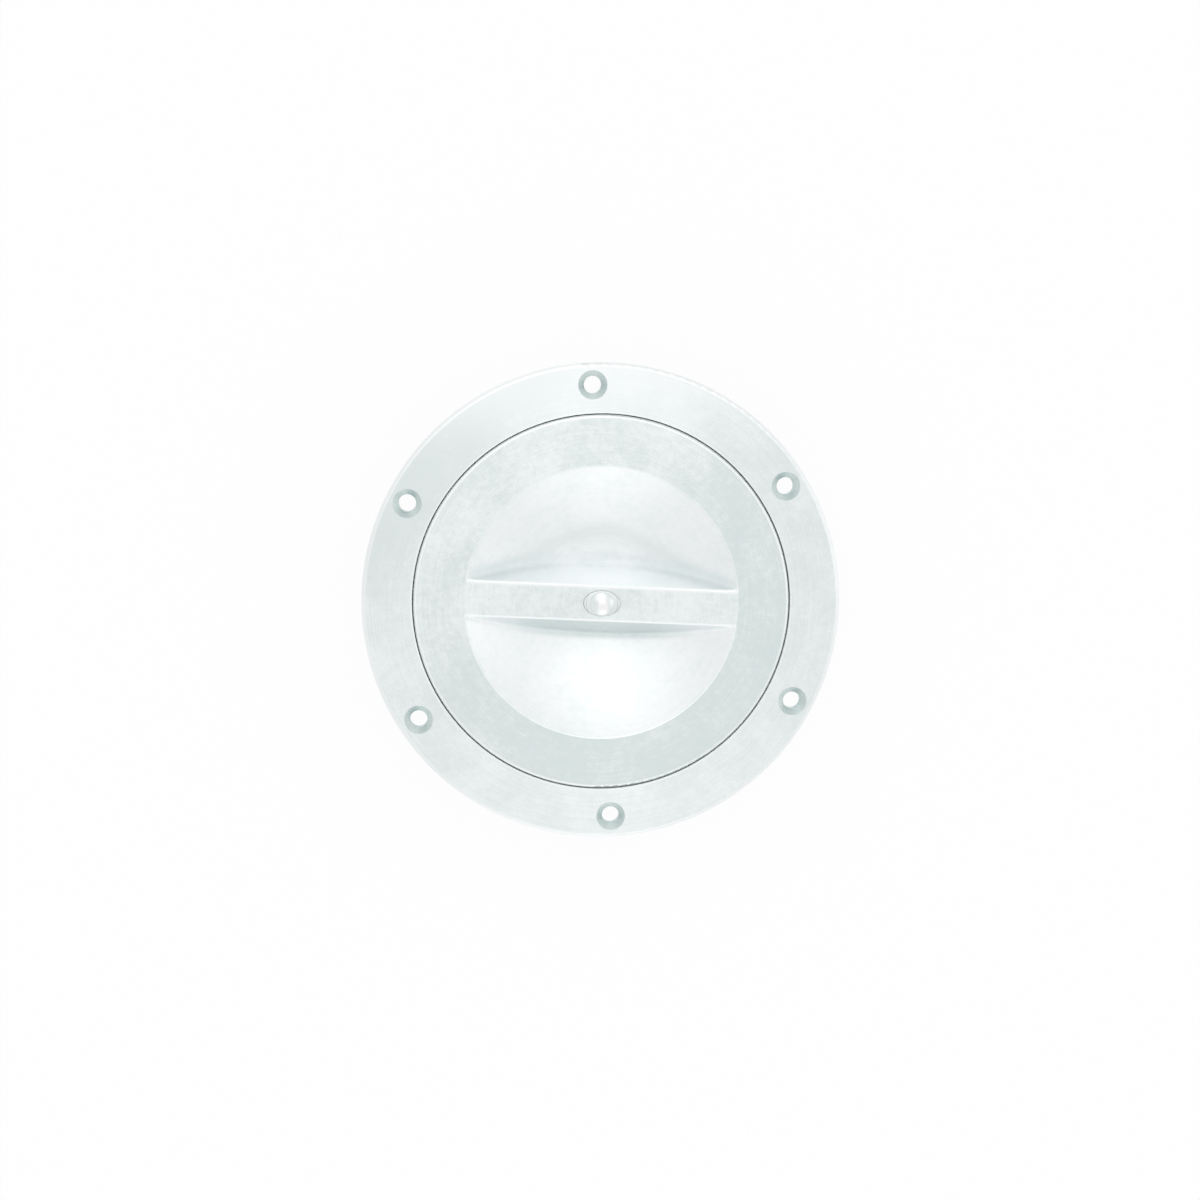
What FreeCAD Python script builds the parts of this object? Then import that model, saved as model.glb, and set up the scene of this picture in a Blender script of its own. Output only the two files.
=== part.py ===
import FreeCAD, Part
import math
import os
import Sketcher

# Round screw-in access hatch: a deck ring with a coarse internal thread, and a recessed lid that
# screws into it by the bar across its bowl. Millimetres. The origin is on the axis at the underside
# of the ring's flange, which lies on the deck, and +Z points up out of the deck.

SIZES = {
    "bore_radius": (62.8, "bore of the ring, at the root of its thread"),
    "collar_wall": (7.7, "wall of the collar that goes through the deck"),
    "flange_width": (14.5, "flange, outside the collar"),
    "flange_thick": (5.5, "deck ring, above the deck; the lid is flush with it"),
    "flange_round": (1.6, "deck ring, outer top edge"),
    "seat_width": (4.4, "floor of the recess that takes the lid's rim, round the bore"),
    "recess_bevel": (0.4, "top edge of the recess"),
    "seat_height": (0.5, "seat of the seal, above the deck"),
    "screw_inset": (7.8, "screw holes, in from the flange's edge"),
    "screw_count": (6, "screw holes"),
    "screw_radius": (3.1, "screw hole"),
    "sink_radius": (5.15, "countersink of a screw hole, at the top"),
    "collar_depth": (25.0, "collar, below the deck"),
    "collar_lead": (1.5, "bevel at the foot of the collar"),
    "bore_lead": (0.4, "bevel at the top of the bore"),
    "thread_pitch": (5.0, "rise of one turn, single start, right hand"),
    "thread_overlap": (1.0, "how deep the two threads hold each other"),
    "crest_play": (0.5, "radial play past each crest"),
    "flank_play": (0.25, "axial play at each flank"),
    "flank_slope": (15.0, "lean of each flank"),
    "foot_sunk": (0.45, "foot of each thread, sunk in its wall"),
    "thread_end": (2.5, "upper end of both threads, below the deck"),
    "ring_turns": (2.0, "turns of the ring's thread"),
    "turns_less": (0.5, "turns that the lid's thread has less than the ring's"),
    "lid_gap": (0.4, "gap round the lid"),
    "lid_round": (1.2, "outer top edge of the lid"),
    "rim_play": (0.2, "gap between the lid's lip and the seat"),
    "lip_wall": (0.95, "lip outside the seal"),
    "gland_depth": (2.1, "gland of the seal, from its roof to the seat"),
    "neck_play": (0.6, "gap between the lid's neck and the bore"),
    "neck_foot": (0.5, "foot of the neck, below the deck"),
    "skirt_wall": (4.3, "wall of the skirt, inside the lid's thread"),
    "skirt_tail": (0.6, "skirt, below its thread"),
    "skirt_lead": (0.4, "bevel at the foot of the skirt"),
    "band_thick": (3.5, "flat band round the bowl"),
    "band_bevel": (2.0, "corners under the band"),
    "band_width": (18.15, "from the lid's edge to the rim of the bowl"),
    "bowl_depth": (16.0, "bowl, below the band"),
    "bowl_wall": (3.0, "wall of the bowl and of the bar"),
    "bowl_round": (0.5, "curved edge of each finger pocket"),
    "bar_width": (12.7, "grip bar, at the top"),
    "bar_slope": (23.0, "lean of the bar's sides"),
    "bar_round": (0.8, "long edges of the bar"),
    "bar_root": (2.4, "corner between bar and bowl"),
    "bar_roof": (4.0, "top of the bar, above its hollow"),
    "bar_turn": (-5.1, "direction of the bar with the lid screwed home"),
    "hollow_end": (6.15, "end of the hollow under the bar, in from the rim of the bowl"),
    "hollow_round": (1.8, "edges of that hollow"),
    "boss_radius": (8.0, "boss for the stud, under the bowl"),
    "boss_proud": (0.5, "boss, below the bowl"),
    "head_length": (13.0, "oval head of the stud, along the bar"),
    "head_width": (9.0, "oval head of the stud, across the bar"),
    "head_seat": (0.8, "oval seat of the head, in the bar"),
    "head_gap": (0.12, "gap round the head"),
    "head_rim": (0.5, "oval rim of the head, above the bar"),
    "head_bevel": (0.3, "top edge of that rim"),
    "dome_inset": (0.15, "round dome of the head, in from that bevel"),
    "dome_height": (1.3, "dome, above the rim"),
    "shank_radius": (2.5, "shank of the stud"),
    "shank_play": (0.1, "radial play round the shank"),
    "shank_tail": (1.0, "shank, past the nut"),
    "washer_radius": (6.0, "washer, outside"),
    "washer_thick": (1.0, "washer"),
    "tab_width": (11.0, "lanyard tab"),
    "tab_reach": (16.0, "from the stud to the tab's eye"),
    "tab_thick": (2.0, "lanyard tab"),
    "tab_bevel": (0.4, "edges of the lanyard tab"),
    "tab_play": (0.1, "play above and below the tab"),
    "eye_radius": (2.5, "eye of the lanyard tab"),
    "nut_sides": (6, "sides of the lock nut"),
    "nut_hex": (3.4, "lock nut, height of its flats"),
    "nut_bevel": (30.0, "lean of the nut's turned-off corners"),
    "nut_collar": (1.6, "lock nut, height of the collar round its insert"),
    "nut_collar_wall": (0.45, "wall of that collar"),
    "nut_shoulder": (0.1, "flats of the nut, outside that collar"),
    "nut_lip": (0.3, "lip of that collar, turned in under the insert"),
    "nut_play": (0.05, "nut, clear of the shank"),
    "insert_wall": (0.9, "soft insert that grips the shank"),
    "insert_play": (0.02, "insert, clear of the nut"),
    "seal_room": (0.4, "room for the seal to spread, inside the lip"),
    "seal_bevel": (0.5, "long edges of the seal"),
    "seal_play": (0.05, "seal, clear of its neighbours"),
    "margin": (1.0, "how far a cutting shape runs past what it cuts"),
}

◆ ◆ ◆

THE EXERCISE:
Find each line holding the string "FreeCAD" and copy it out.

ANSWER FOR THIS EXERCISE:
What FreeCAD Python script builds the parts of this object? Then import that model, saved as model.glb, and set up the scene of this picture in a Blender script of its own. Output only the two files.
import FreeCAD, Part